As far as anyone knows, royal spoonbills are monogamous, but research on two of their overseas relatives—the Eurasian spoonbill and the roseate spoonbill of the Americas—has revealed those species are not above a bit of EPC (extra-pair copulation). A Spanish study of Eurasian spoonbills caught 60 per cent of males and 75 per cent of females enjoying a bit on the side, usually while their nominal partner was away fetching sticks for the nest. Males that suspect a dalliance in absentia try to cancel it out by copulating with their mate immediately on their return. Biologists call this “sperm competition” and, frankly, it sounds exhausting. There’s a good chance that royal spoonbills do it, too, because 90 per cent of all bird species have been recorded indulging in EPC—including the spoonbill’s near relative the heron, and some more distant ones, like the stork.

Royal spoonbills nest anywhere from ground level—they’ve even nested on top of hunters’ maimais—to the tops of tall kahikatea trees, often beside kōtuku and shag colonies. But they have far less tolerance for human disturbance: colonies are always hard to get to.

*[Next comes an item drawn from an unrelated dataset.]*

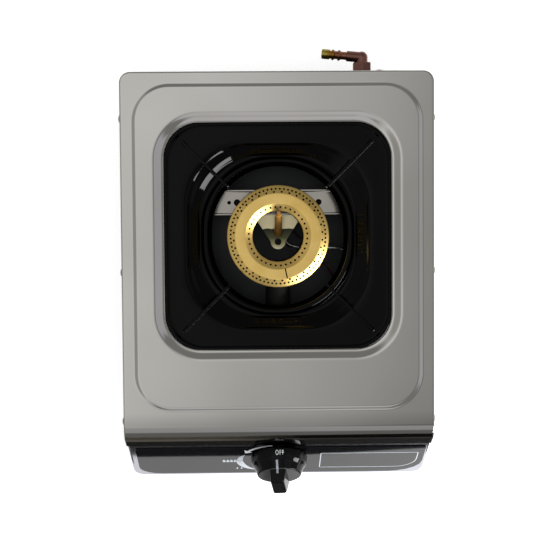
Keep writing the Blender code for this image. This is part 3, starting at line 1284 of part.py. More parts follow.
def build_knob():
    base = KNOB_STANDOFF
    face = base + KNOB_DEPTH
    middle = (face + base + KNOB_DOME_FOOT) / 2
    hub_floor = face - 2 * KNOB_WALL
    profile = [
        (0.0, face), (KNOB_FACE - 2 * GAP, face), (KNOB_FACE + GAP, face - 2 * GAP),
        (KNOB_FACE + 3 * GAP, face - 6 * GAP), ((KNOB_FACE + KNOB_DOME) / 2 + 2 * GAP, middle),
        (KNOB_DOME, base + KNOB_DOME_FOOT),
        (KNOB_SKIRT, base + KNOB_SKIRT_EDGE), (KNOB_SKIRT, base), (KNOB_SKIRT - KNOB_WALL, base),
        (KNOB_DOME - KNOB_WALL, base + KNOB_DOME_FOOT), (KNOB_FACE - KNOB_WALL, face - KNOB_WALL),
        (KNOB_HUB, face - KNOB_WALL), (KNOB_HUB, base + GAP), (SPINDLE_RADIUS + SPINDLE_FIT, base + GAP),
        (SPINDLE_RADIUS + SPINDLE_FIT, hub_floor), (0.0, hub_floor),
    ]
    knob = turned("knob", profile, PLASTIC, KNOB_AXIS, rotation=(0.0, 0.0, KNOB_REST_TURN), steps=32)
    top = face + KNOB_GRIP_REACH
    bottom = top - KNOB_GRIP_REACH - KNOB_GRIP_ROOT
    bm = bmesh.new()
    bmesh.ops.create_cube(bm, size=1.0)
    for vert in bm.verts:
        taper = KNOB_GRIP_TAPER_SHARE if vert.co.z > 0 else 1.0
        vert.co.x = math.copysign(KNOB_GRIP_WIDTH / 2, vert.co.x)
        vert.co.y = math.copysign(taper * KNOB_GRIP_LENGTH / 2, vert.co.y)
        vert.co.z = top if vert.co.z > 0 else bottom
    outer = [e for e in bm.edges if max(v.co.z for v in e.verts) > bottom + GAP]
    round_edges(bm, outer, KNOB_GRIP_EDGE, 2)
    bar = mesh_of("grip", bm, smooth=False)
    boolean(knob, placed_cutter("grip", bar, KNOB_AXIS, rotation=(0.0, 0.0, KNOB_REST_TURN)), 'UNION')
    inner = KNOB_HUB + GAP
    outer_radius = inner + CLIP_THICKNESS
    start = base + 3 * GAP
    end = start + CLIP_LENGTH
    clip_profile = [(outer_radius, end), (outer_radius, start), (inner, start), (inner, end)]
    clip = turned("knob_clip", clip_profile, ZINC, KNOB_AXIS, steps=24, closed=True)
    slot = box_mesh("clip_slot", (0.0, -CLIP_SLOT / 2, start - OVERRUN),
                    (outer_radius + OVERRUN, CLIP_SLOT / 2, end + OVERRUN))
    boolean(clip, placed_cutter("clip_slot", slot, KNOB_AXIS))


# Igniter beside the tap

def igniter_back():
    return tap_front() - IGNITER_FRONT - IGNITER_LENGTH


def build_igniter():
    front = tap_front() - IGNITER_FRONT
    right = -TAP_HALF - GAP
    centre = right - IGNITER_WIDTH / 2
    unit = box_object(
        "igniter_unit", (right - IGNITER_WIDTH, -IGNITER_WIDTH / 2, front - IGNITER_LENGTH),
        (right, IGNITER_WIDTH / 2, front), PLASTIC, KNOB_AXIS, 2 * SHEET)
    bore = rod_mesh("igniter_bore", IGNITER_BORE, front - IGNITER_BORE_DEPTH, front + OVERRUN, 16)
    boolean(unit, placed_cutter("igniter_bore", bore, KNOB_AXIS, (centre, 0.0, 0.0)))
    radius = IGNITER_BORE - HAMMER_CLEARANCE
    top = -HAMMER_INSET
    profile = [
        (0.0, top), (radius * 0.7, top), (radius, top - HAMMER_CLEARANCE), (radius, top - HAMMER_LENGTH),
        (0.0, top - HAMMER_LENGTH),
    ]
    turned("igniter_hammer", profile, ZINC, KNOB_AXIS, (centre, 0.0, front), steps=14)


# Gas inlet at the rear

def build_inlet():
    wall_outside = REAR_TO_BURNER - SHEET - GAP
    wall_inside = wall_outside - SHEET
    washer = SHEET
    seat = wall_outside + GAP + washer + GAP
    elbow_centre = (INLET_X, REAR_TO_BURNER + INLET_BARB_Y, INLET_HEIGHT)
    rearward = (math.radians(-90.0), 0.0, 0.0)

    hexagon = rod_mesh("inlet_elbow", INLET_HEX, seat, seat + INLET_HEX_LENGTH, 6)
    elbow = add_object("inlet_elbow", hexagon, PASSIVATED, None, (INLET_X, 0.0, INLET_HEIGHT), rearward)
    shank = rod_mesh("inlet_shank", INLET_SHANK, wall_inside - INLET_SHANK_INSIDE, seat + GAP, 16)
    boolean(elbow, placed_cutter("inlet_shank", shank, None, (INLET_X, 0.0, INLET_HEIGHT), rearward), 'UNION')
    leg = rod_mesh("inlet_leg", INLET_LEG, seat + INLET_HEX_LENGTH - GAP, elbow_centre[1], 16)
    boolean(elbow, placed_cutter("inlet_leg", leg, None, (INLET_X, 0.0, INLET_HEIGHT), rearward), 'UNION')
    ball = bmesh.new()
    bmesh.ops.create_uvsphere(ball, u_segments=16, v_segments=8, radius=INLET_LEG + GAP / 3)
    boolean(elbow, placed_cutter("inlet_ball", mesh_of("inlet_ball", ball), None, elbow_centre), 'UNION')
    profile = [(0.0, BARB_LENGTH)]
    for along, across in reversed(BARB_RING_SHARES):
        profile.append((BARB_SHOULDER * across, BARB_LENGTH * along))
    profile.append((0.0, 0.0))
    leftward = Matrix.Rotation(-INLET_BARB_TILT, 4, 'Z') @ Matrix.Rotation(math.radians(-90.0), 4, 'Y')
    turn = leftward.to_euler()
    barb = turned("inlet_barb", profile, CUTTER, None, elbow_centre, turn, steps=16)
    boolean(elbow, as_cutter(barb), 'UNION')
    bore = rod_mesh("barb_bore", BARB_BORE, BARB_LENGTH / 2, BARB_LENGTH + OVERRUN, 12)
    boolean(elbow, placed_cutter("barb_bore", bore, None, elbow_centre, turn))
    socket = rod_mesh("pipe_socket", PIPE_RADIUS + GAP, wall_inside - INLET_SHANK_INSIDE - OVERRUN,
                      wall_inside - OVERRUN, 12)
    boolean(elbow, placed_cutter("pipe_socket", socket, None, (INLET_X, 0.0, INLET_HEIGHT), rearward))

    nut_end = wall_inside - GAP
    ring_fit = INLET_SHANK + GAP
    nut = rod_mesh("inlet_locknut", LOCKNUT_HEX, nut_end - LOCKNUT_THICKNESS, nut_end, 6)
    locknut = add_object("inlet_locknut", nut, ZINC, None, (INLET_X, 0.0, INLET_HEIGHT), rearward)
    hole = rod_mesh("nut_hole", ring_fit, nut_end - LOCKNUT_THICKNESS - OVERRUN, nut_end + OVERRUN, 16)
    boolean(locknut, placed_cutter("nut_hole", hole, None, (INLET_X, 0.0, INLET_HEIGHT), rearward))
    ring = [
        (INLET_HEX, wall_outside + GAP + washer), (INLET_HEX, wall_outside + GAP),
        (ring_fit, wall_outside + GAP), (ring_fit, wall_outside + GAP + washer)]
    turned("inlet_washer", ring, RUBBER, None, (INLET_X, 0.0, INLET_HEIGHT), rearward, steps=16, closed=True)


def build_supply_pipe():
    """The steel pipe along the right side, from the inlet's shank to the tap."""
    wall_inside = REAR_TO_BURNER - 2 * SHEET - GAP
    start = wall_inside - OVERRUN - GAP
    depth = tap_front() - TAP_INLET_DEPTH
    end = knob_point(TAP_HALF + 2 * GAP, 0.0, depth)
    beside = knob_point(TAP_HALF + TAP_INLET_REACH + 1.5 * PIPE_RADIUS, 0.0, depth)
    points = [
        (INLET_X, start, INLET_HEIGHT), (INLET_X, start - INLET_SHANK_INSIDE, INLET_HEIGHT),
        *PIPE_ROUTE, beside, end,
    ]
    tube("supply_pipe", points, PIPE_RADIUS, ZINC)


# Screws

def screw_profile(length=SCREW_LENGTH):
    return [
        (0.0, GAP + SCREW_HEAD_HEIGHT), (SCREW_HEAD * 0.5, GAP + SCREW_HEAD_HEIGHT * 0.92),
        (SCREW_HEAD * 0.85, GAP + SCREW_HEAD_HEIGHT * 0.6), (SCREW_HEAD, GAP),
        (SCREW_SHANK, GAP), (SCREW_SHANK, -length), (0.0, -length),
    ]


def add_screw(name, location, rotation, parent=None):
    turned(name, screw_profile(), ZINC, parent, location, rotation, steps=10)


def build_screws():
    height = PLATE_TOP - SIDE_SCREW_DROP
    quarter = math.radians(90.0)
    upwards = (math.radians(180.0), 0.0, 0.0)
    for side, word in ((-1, "left"), (1, "right")):
        sideways = (0.0, side * quarter, 0.0)
        for place, y in zip(("front", "middle", "rear"), SIDE_SCREW_PLACES):
            add_screw(f"side_screw_{word}_{place}", (side * HALF_WIDTH, y, height), sideways)
        wall_point = (side * TRAY_HALF, BRACKET_DISTANCE, bracket_screw_height())
        add_screw(f"bracket_screw_{word}", wall_point, sideways)
        add_screw(f"panel_screw_{word}", (side * PANEL_SCREW_X, panel_screw_y(), PANEL_BOTTOM), upwards)
        under_web = (side * LUG_SPREAD, BRACKET_DISTANCE, BRACKET_WEB_TOP - BRACKET_SHEET)
        add_screw(f"burner_screw_{word}", under_web, upwards)
        add_screw(f"tap_screw_{word}", (side * TAP_SCREW_SPREAD, 0.0, 0.0), (0.0, 0.0, 0.0), KNOB_AXIS)
    add_screw("rear_screw", (REAR_SCREW_X, REAR_TO_BURNER, height), (-quarter, 0.0, 0.0))


def centre_part():
    """Shift the whole part so that the origin lies under the middle of its box."""
    bpy.context.view_layer.update()
    graph = bpy.context.evaluated_depsgraph_get()
    ends = []
    for piece in PARTS.objects:
        if piece.type == 'EMPTY':
            continue
        solid = piece.evaluated_get(graph)
        mesh = solid.to_mesh()
        places = [(solid.matrix_world @ vert.co).y for vert in mesh.vertices]
        solid.to_mesh_clear()
        ends.extend((min(places), max(places)))
    HOB.location.y = -(min(ends) + max(ends)) / 2
    bpy.context.view_layer.update()


SIDE_HOLES = build_side_holes()
TRAY_HOLES = build_tray_holes()
KNOB_HOLES = build_knob_holes()
OVERLAY_HOLE = placed_cutter(
    "overlay_hole", rod_mesh("overlay_hole", OVERLAY_OPENING, -OVERRUN, OVERRUN, 24), KNOB_AXIS)

build_top_plate()
build_base_tray()
build_feet()
build_front_panel()
build_overlay()
build_drip_pan()
build_pan_supports()
build_burner_cap()
build_burner_body()
build_air_shutter()
build_bracket()
build_tongue()
build_pilot_nozzle()
build_electrode()
build_pilot_tube()
build_ignition_lead()
build_tap()
build_spindle_set()
build_jet()
build_knob()
build_igniter()
build_inlet()
build_supply_pipe()
build_screws()
centre_part()
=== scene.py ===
import math

import bmesh
import bpy
from mathutils import Matrix, Vector


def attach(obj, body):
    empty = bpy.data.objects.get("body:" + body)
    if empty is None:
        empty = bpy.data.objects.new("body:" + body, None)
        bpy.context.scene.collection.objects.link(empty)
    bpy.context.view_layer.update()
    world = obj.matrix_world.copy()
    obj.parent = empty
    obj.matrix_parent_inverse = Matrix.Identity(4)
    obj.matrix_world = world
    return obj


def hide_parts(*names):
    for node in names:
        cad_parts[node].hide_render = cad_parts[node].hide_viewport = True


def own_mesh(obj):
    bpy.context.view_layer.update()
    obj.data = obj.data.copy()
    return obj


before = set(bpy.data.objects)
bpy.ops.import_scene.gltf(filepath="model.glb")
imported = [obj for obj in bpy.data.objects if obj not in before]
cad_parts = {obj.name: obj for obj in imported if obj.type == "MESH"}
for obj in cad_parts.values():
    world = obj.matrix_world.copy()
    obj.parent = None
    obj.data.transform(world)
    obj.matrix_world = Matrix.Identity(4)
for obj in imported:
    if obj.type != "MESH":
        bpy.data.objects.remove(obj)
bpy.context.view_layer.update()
burnerY = 0.036323                      # the burner's axis, from the middle of the case
panelLean = 32                          # degrees that the front panel leans back
knobPlace = (0, -0.181624, 0.058)       # where the knob's axis meets the panel
knobFrame = Matrix.Translation(knobPlace) @ Matrix.Rotation(math.radians(90 - panelLean), 4, 'X')
hobFrame = Matrix.Translation((0, burnerY, 0))
print("frame loaded:", len(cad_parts), "nodes")


# selecting and editing

editSizes = {
    "merge": 1e-6,                      # vertices closer than this are one
    "copyMerge": 2e-6,                  # the same for a copied node
    "copyFlat": 0.6,                    # degrees under which a copied node's faces join
    "mostly": 0.7,                      # share of an edge's length that makes it run along an axis
    "level": 0.00005,                   # how far a vertex of a flat may be off its height
    "sharp": 35,                        # degrees over which a copied node's edge is softened
}


def onlyPick(obj):
    bpy.ops.object.select_all(action='DESELECT')
    obj.select_set(True)
    bpy.context.view_layer.objects.active = obj


def startEdit(obj):
    onlyPick(obj)
    bpy.ops.object.mode_set(mode='EDIT')


def endEdit():
    bpy.ops.object.mode_set(mode='OBJECT')


def pickIn(obj, kind, test):
    bpy.ops.mesh.select_mode(type=kind)
    bpy.ops.mesh.select_all(action='DESELECT')
    shape = bmesh.from_edit_mesh(obj.data)
    for item in {'VERT': shape.verts, 'EDGE': shape.edges, 'FACE': shape.faces}[kind]:
        if test(item):
            item.select_set(True)
    shape.select_flush_mode()
    bmesh.update_edit_mesh(obj.data)


def middle(edge):
    return (edge.verts[0].co + edge.verts[1].co) / 2


def runs(edge, axis):
    along = edge.verts[1].co - edge.verts[0].co
    return abs(along[axis]) > editSizes["mostly"] * along.length


def isFlat(v, height):
    return abs(v.co.z - height) < editSizes["level"]


def turnFacesUp(obj):
    # a sheet's largest face has to look up before the sheet is thickened downwards
    widest = max(obj.data.polygons, key=lambda face: abs(face.normal.z) * face.area)
    if widest.normal.z < 0:
        startEdit(obj)
        bpy.ops.mesh.select_all(action='SELECT')
        bpy.ops.mesh.flip_normals()
        endEdit()


def newBox(name, low, high):
    low, high = Vector(low), Vector(high)
    bpy.ops.mesh.primitive_cube_add(size=1, location=(low + high) / 2)
    obj = bpy.context.active_object
    obj.name = name
    obj.scale = high - low
    bpy.ops.object.transform_apply(location=True, rotation=True, scale=True)
    return obj


def newOutline(name, points, place=None):
    bpy.ops.mesh.primitive_circle_add(vertices=len(points), radius=1, fill_type='NGON')
    obj = bpy.context.active_object
    obj.name = name
    for vert, point in zip(obj.data.vertices, points):
        vert.co = point if len(point) == 3 else (*point, 0)
    if place:
        obj.data.transform(place)
    return obj


def applyModifiers(obj):
    onlyPick(obj)
    for modifier in list(obj.modifiers):
        bpy.ops.object.modifier_apply(modifier=modifier.name)


def addModifier(obj, kind, **settings):
    modifier = obj.modifiers.new(kind.lower(), kind)
    for key, value in settings.items():
        setattr(modifier, key, value)
    applyModifiers(obj)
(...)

It’s one more thing we don’t know about these immigrants to our shores. “It all makes them such an interesting bird to study,” observes Thompson. She says the answers will come, because twitchers—birdwatchers—are smitten with this “big, charismatic” species that practically colonised the country’s harbours right before our eyes.

The ones I’ve been watching at Waimea Inlet are now lost to the dark. Maybe tomorrow, at the beck of their wayfinding ancestors, they’ll take wing. They’ll flash in the sun, circling the estuary before their compass settles on some homeward bearing. They’ll set their steady course untaught, keeping their secrets close.